What the task requires: Extract, unchanged, each line of the listing below from its first line through the line that contains "the one below.", inclusive, and nothing else.

Exercise material:

# # #

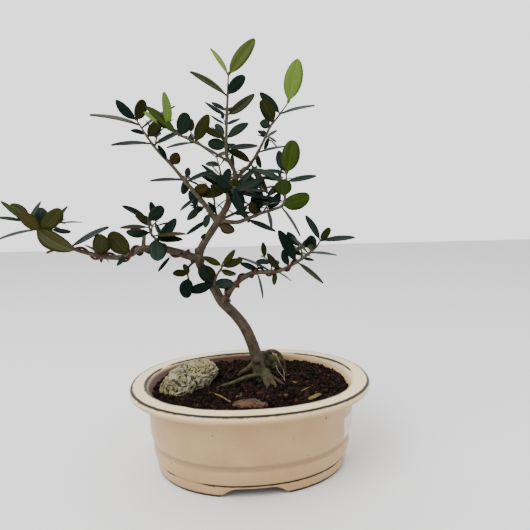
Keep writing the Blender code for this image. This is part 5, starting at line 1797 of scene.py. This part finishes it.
    def add_pairs(self, path: list[Vector], pairs: tuple, leaf: tuple, roll: float) -> list[float]:
        """Opposite leaves along a twig, each pair turned from the one below.

        Args:
            path: The twig's coarse points.
            pairs: The number of pairs and the shares where the first and last stand.
            leaf: Leaf lengths at those two.
            roll: The first pair's turn in degrees.

        Returns:
            The shares where the pairs stand.
        """
        count, first, last = pairs
        nodes = []
        for k in range(count):
            step = k / max(1, count - 1)
            nodes.append(min(first + (last - first) * step, self.LAST_LEAF))
            base, axis = along(path, nodes[-1])
            across = axis.cross(UP if abs(axis.z) < STEEP else Vector((0.0, 1.0, 0.0))).normalized()
            length = leaf[0] + (leaf[1] - leaf[0]) * step
            for half_turn in (0.0, 180.0):
                angle = roll + self.spray.turn * k + half_turn + self.dice.uniform(-14.0, 14.0)
                splay = math.radians(self.SPLAY + self.dice.uniform(-14.0, 12.0))
                long = length * self.dice.uniform(0.85, 1.15)
                wide = long * self.WIDTH_SHARE * self.dice.uniform(0.85, 1.15)
                twist = self.dice.uniform(-35.0, 35.0)
                outward = turned(across, angle, axis)
                direction = (axis * math.cos(splay) + outward * math.sin(splay)).normalized()
                face = square_to(axis * self.AXIS_PULL + self.LIGHT, direction)
                face = turned(face, twist, direction)
                tone = self.TONES[self.looks.choice(self.MIX)]
                grown = self.set_leaf(tone, self.new_leaf(base, direction, face, long, wide),
                                      [(base, axis)], self.NUDGES)
                if grown and self.looks.random() < self.YOUNG:
                    self.young_shoot(base, axis, grown)
        return nodes

    def grow(self) -> None:
        """Grow every leaf, then lay the twigs that carry them."""
        spray = self.spray
        self.add_blades()
        nodes = self.add_pairs(self.stem, spray.pairs, spray.leaf, spray.roll)
        nodes += [min(blade.at, self.LAST_LEAF) for blade in self.blades]
        self.twig(self.stem, self.stem_radii, nodes)
        for shoot, route in zip(self.shoots, self.routes):
            nodes = self.add_pairs(route, shoot.pairs, shoot.leaf, shoot.roll)
            self.twig(route, self.SHOOT_RADII, nodes)
        for route in self.routes:
            self.small_pair(route[-1], (route[-1] - route[-2]).normalized(), Tone.OLIVE, 4.5, 16.0)
        log.info("%s: %d leaves, %d left out", spray.name,
                 sum(len(leaves) for leaves in self.leaves.values()), self.skipped)


@dataclass
class Crown:
    """All the sprays, with their leaves joined by tone and their twigs joined together."""
    sides: int = 9
    twig_finish: Finish = Bark("twig bark", (0.090, 0.074, 0.045), (0.040, 0.031, 0.019))
    fullness: float = 1.09          # a leaf's width over that of its solid, whose sides are straight
    top_roughness: float = 0.40
    underside_roughness: float = 0.62

    # base, tip, width and tone of each leaf that the solids are too coarse to hold
    LONE = (
        ((-17.6, 2.0, 148.5), (-8.7, -3.0, 144.9), 6.2, Tone.YELLOWED),
        ((-23.0, 3.0, 152.2), (-37.5, -2.0, 143.6), 2.6, Tone.DARK),
        ((-23.5, 3.0, 155.8), (-26.0, -2.0, 147.6), 4.0, Tone.GREY),
        ((-23.9, 3.0, 143.0), (-28.7, 0.0, 140.9), 2.8, Tone.DARK),
        ((-69.7, -14.0, 133.6), (-74.9, -20.0, 128.2), 2.6, Tone.GREY),
        ((-46.3, -8.0, 131.2), (-53.4, -14.0, 123.3), 2.0, Tone.DARK),
        ((-58.0, -12.0, 150.9), (-63.7, -17.0, 156.2), 4.2, Tone.OLIVE),
        ((5.4, -10.0, 121.0), (-5.5, -14.0, 126.6), 3.4, Tone.DARK),
        ((-63.0, -10.0, 137.1), (-64.2, -11.0, 132.0), 4.6, Tone.YELLOWED),
    )

    def build(self, rods: RodGrower, grower: LeafGrower) -> None:
        """Grow every spray and set the pieces in the frame."""
        sprays = [Foliage(spray, LIMB[spray.limb]) for spray in SPRAYS]
        for spray in sprays:
            spray.grow()
        lines = [rod for spray in sprays for rod in spray.rods]
        twigs = rods.lay("twigs", lines, self.sides, self.twig_finish, 60.0)
        mark_grain(twigs.data)
        settle(twigs, [spray.name for spray in SPRAYS])
        forms = bpy.data.collections.new("leaf_forms")
        for form in LEAF_FORMS:
            forms.objects.link(bpy.data.objects.new(form.name, form.mesh()))
        for tone in Tone:
            leaves = [leaf for spray in sprays for leaf in spray.leaves[tone]]
            leaves += [leaf for leaf_tone, leaf in self.lone_leaves() if leaf_tone is tone]
            if leaves:
                self.dress(tone, leaves, forms, grower)
        clear_shapes(forms)

    def lone_leaves(self) -> list[tuple[Tone, Leaf]]:
        """The fine leaves that stand on bare wood, each with its tone."""
        found = []
        for base, tip, width, tone in self.LONE:
            reach = Vector(tip) - Vector(base)
            direction = reach.normalized()
            face = square_to(Foliage.FRONT, direction)
            found.append((tone, Leaf(metres(base), direction, face, reach.length, width, FLAT_FORM, 0.5)))
        return found

    def dress(self, tone: Tone, leaves: list[Leaf], forms: Collection,
              grower: LeafGrower) -> None:
        """Grow all the leaves of one tone as one piece.

        Args:
            tone: The tone.
            leaves: The leaves.
            forms: The shapes that they pick from.
            grower: The tree that sets them.
        """
        label = tone.name.lower()
        mesh = bpy.data.meshes.new("leaves_" + label)
        mesh.from_pydata([tuple(leaf.base) for leaf in leaves], [], [])
        turns, sizes = [], []
        for leaf in leaves:
            side = leaf.direction.cross(leaf.face).normalized()
            turns += Matrix((side, leaf.direction, leaf.face)).transposed().to_euler()
            sizes += [leaf.width * self.fullness * MM, leaf.length * MM, leaf.length * MM]
        attach(mesh, "turn", "FLOAT_VECTOR", turns)
        attach(mesh, "size", "FLOAT_VECTOR", sizes)
        attach(mesh, "form", "INT", [leaf.form for leaf in leaves])
        attach(mesh, "shade", "FLOAT", [leaf.shade for leaf in leaves])
        top, shift, rib, underside = tone.value
        rough = self.top_roughness
        skins = (LeafSkin(label + " leaf top", top, shift, rough),
                 LeafSkin(label + " leaf rib", rib, top, rough),
                 LeafSkin(label + " leaf underside", underside, rib, self.underside_roughness, 0.0))
        top, rib, underside = (skin.material() for skin in skins)
        thing = add_object(mesh.name, mesh)
        settle(grower.run(thing, Forms=forms, Top=top, Rib=rib, Underside=underside))


# ---------------------------------------------------------------- the studio
@dataclass
class Studio:
    """A pale floor, soft light and the camera."""
    floor_half: float = 1.6
    floor_colour: Colour = (0.86, 0.86, 0.865)
    sky: tuple[float, float] = (0.45, 1.9)      # strength in front of the plant and behind it
    key: tuple[Point, float, float] = ((-520.0, -420.0, 900.0), 700.0, 13.0)
    fill: tuple[Point, float, float] = ((700.0, -300.0, 500.0), 900.0, 3.0)
    target: Point = (0.0, 0.0, 110.0)
    camera_place: Point = (-19.04, -281.53, 159.0)
    lens: float = 31.25
    pitch: float = 7.2              # degrees below level
    yaw: float = -5.9               # about the upright
    roll: float = -0.92

    def floor(self) -> None:
        """Lay the floor."""
        mesh = bpy.data.meshes.new("floor")
        reach = self.floor_half
        mesh.from_pydata([(-reach, -reach, 0), (reach, -reach, 0), (reach, reach, 0), (-reach, reach, 0)],
                         [], [(0, 1, 2, 3)])
        floor = add_object("floor", mesh)
        material = bpy.data.materials.new("pale floor")
        material.use_nodes = True
        shader = material.node_tree.nodes["Principled BSDF"]
        shader.inputs["Base Color"].default_value = (*self.floor_colour, 1.0)
        shader.inputs["Roughness"].default_value = 0.7
        mesh.materials.append(material)

    def lamp(self, name: str, place: Point, size: float, power: float) -> None:
        """Hang a square soft light that looks at the plant."""
        light = bpy.data.lights.new(name, "AREA")
        light.size = size * MM
        light.energy = power
        lamp = add_object(name, light)
        lamp.location = ORIGIN + metres(place)
        toward = metres(self.target) - metres(place)
        lamp.rotation_euler = toward.to_track_quat("-Z", "Y").to_euler()

    def camera(self) -> None:
        """Stand the camera in front."""
        data = bpy.data.cameras.new("camera")
        data.lens = self.lens
        data.clip_start = 0.01
        camera = add_object("camera", data)
        basis = Matrix.Identity(3)
        for angle, axis in ((self.yaw, "Z"), (90.0 - self.pitch, "X"), (self.roll, "Z")):
            basis = basis @ Matrix.Rotation(math.radians(angle), 3, axis)
        camera.matrix_world = Matrix.Translation(ORIGIN + metres(self.camera_place)) @ basis.to_4x4()
        bpy.context.scene.camera = camera

    def build(self) -> None:
        """Set up floor, light and camera."""
        self.floor()
        self.lamp("key", *self.key)
        self.lamp("fill", *self.fill)
        world = bpy.data.worlds.new("studio")
        world.use_nodes = True
        backdrop = world.node_tree.nodes["Background"].inputs
        backdrop["Color"].default_value = (1.0, 1.0, 1.0, 1.0)
        bench = Bench(world.node_tree)
        depth = bench.axis(bench.coordinates("Generated"), 1)
        world.node_tree.links.new(bench.ramp(depth, -0.6, 0.6, *self.sky), backdrop["Strength"])
        bpy.context.scene.world = world
        self.camera()


def main() -> None:
    """Build every piece and the studio."""
    logging.basicConfig(level=logging.INFO, format="%(name)s %(message)s")
    rods = RodGrower("rods")
    pot = PotBody()
    pot.build()
    SoilBed(pot).build(GritGrower("grit"))
    Stone().build()
    Litter().build(rods)
    Timber().build()
    TrainingWires().build(rods)
    Crown().build(rods, LeafGrower("leaves"))
    Studio().build()


if __name__ == "__main__":
    main()
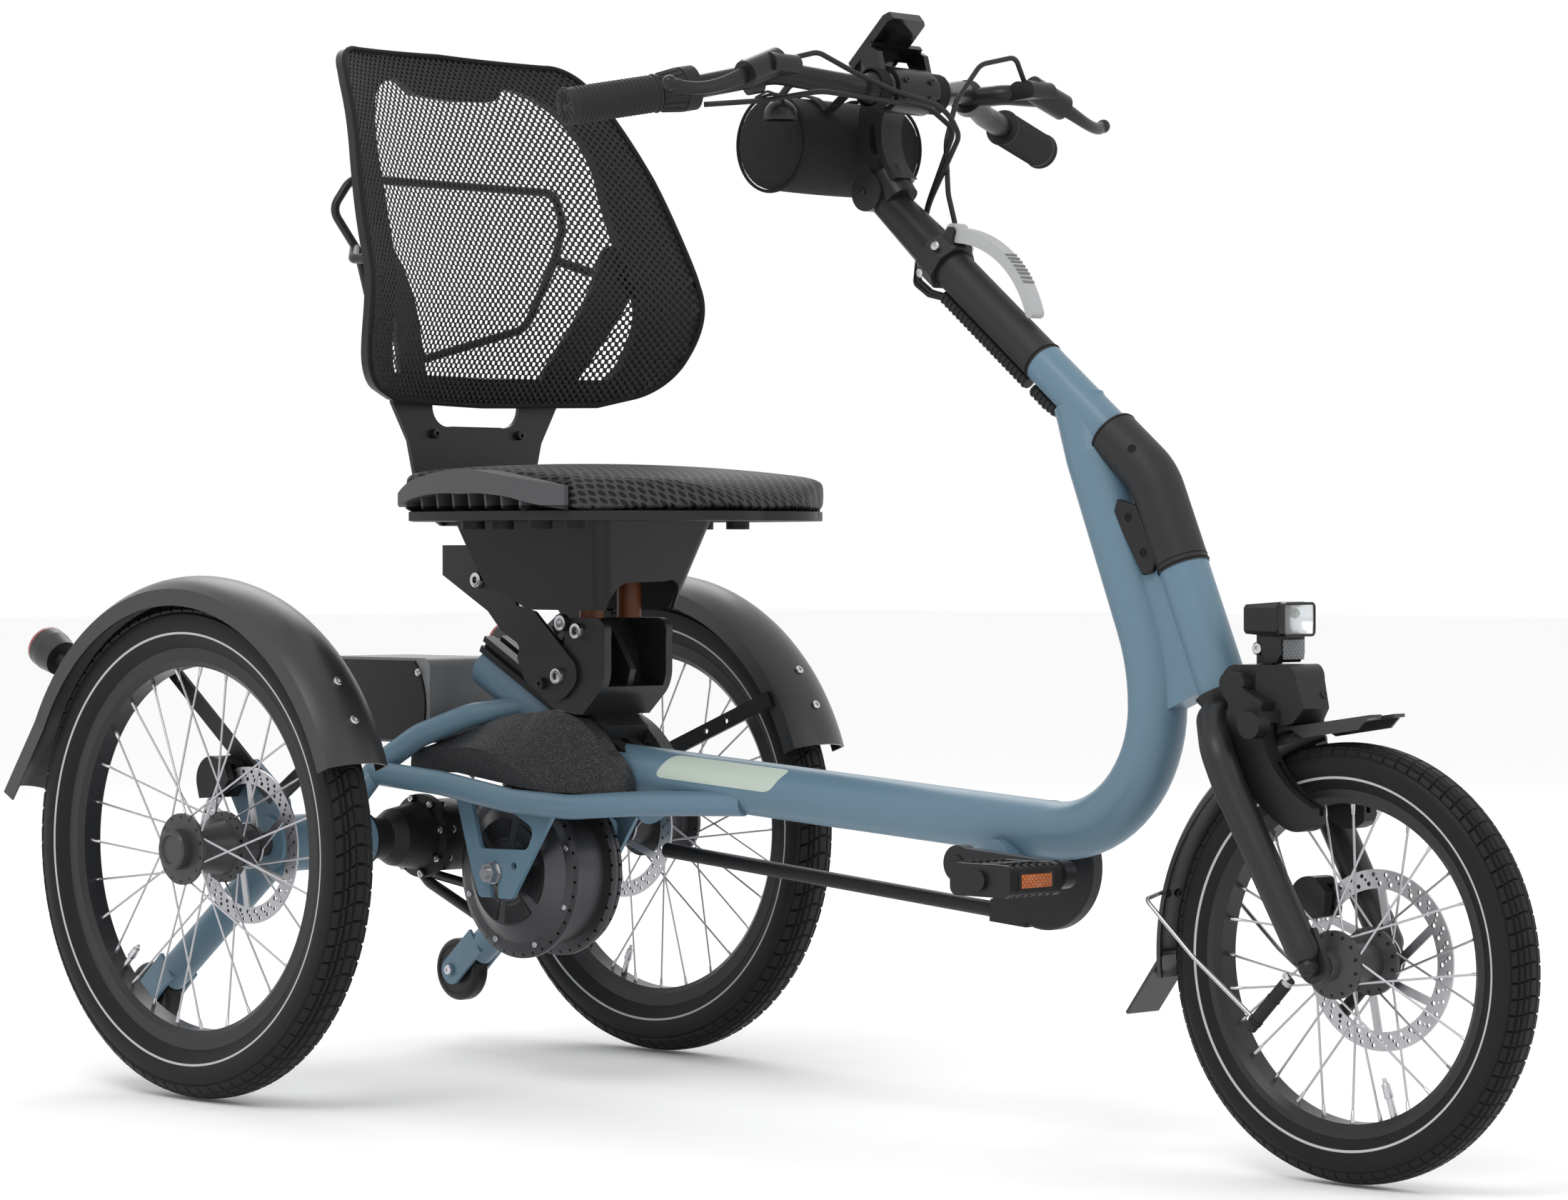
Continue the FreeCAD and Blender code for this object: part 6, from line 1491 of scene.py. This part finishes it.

# # #

Answer to this problem:
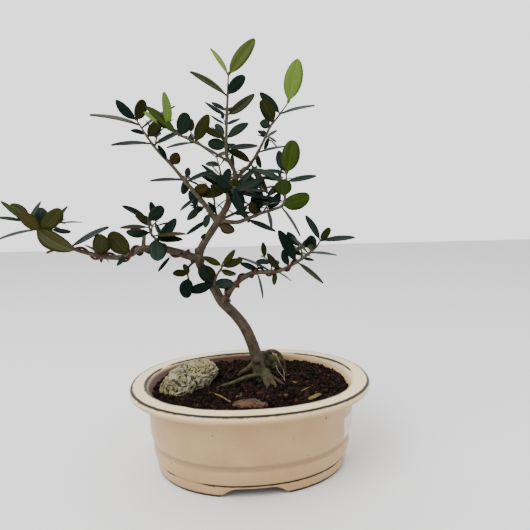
Keep writing the Blender code for this image. This is part 5, starting at line 1797 of scene.py. This part finishes it.
    def add_pairs(self, path: list[Vector], pairs: tuple, leaf: tuple, roll: float) -> list[float]:
        """Opposite leaves along a twig, each pair turned from the one below.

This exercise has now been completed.